Set Theory and Composite Events

One of the things not included with these probability classes is the set theory involved in mixing the probabilities to get your own relevant answers. To model more complex events, you need to understand the concept of Independence and Mutual Exclusiveness between sub events. Probability has addition and mulitplication rules for independency and mutual exclusiveness between events. These involve the concepts of Union and Intersection in Set theory. It is beyond the scope of this article to explain it in detail. The reader should learn about the Bayes theorem as well. There are numerous examples and explanations on the Web.

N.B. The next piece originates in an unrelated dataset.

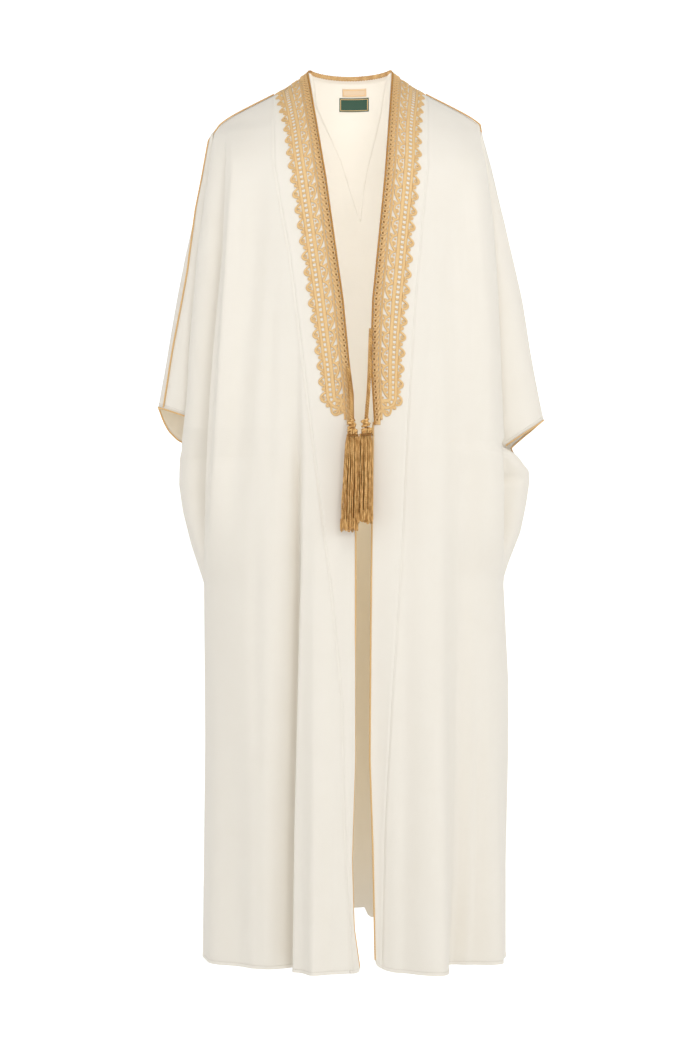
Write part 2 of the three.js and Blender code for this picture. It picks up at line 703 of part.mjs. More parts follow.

For example, the chance that a seven is rolled with two dice involves a bit more thought. To show modeling of composite events, we would want to multiply the probabilities of Random Variables, Y1 and Y2, where Y1 + Y2 = 7, because the each event of rolling a die is independent of the other. The notation being P(Y1 = a) intersect P(Y2 = 7-a) which is P(Y1=a) * P(Y2=7-a).

int Y1, Y2;
int N = 6;
int Roll = 7;
double p = 1.0/6.0;
double result = 0.0;
for(Y1=1; Y1<=6; Y1++)
{
  Y2 = Roll - Y1;
  BinomialProbability bp1( N, Y1, p);
  BinomialProbability bp2( N, Y2, p);
  // The answer is all the ways a seven can be rolled so we
  // accumulate each independent
  // probability of P(y1=a)*P(y2=7-a)
  result += bp1.GetResult() * bp2.GetResult()
}
cout << result;

Also included with each probability is the Expected Value or Mean of the distribution as well as the Variance. These can be retrieved with the GetExpectedValue() and GetVariance() functions.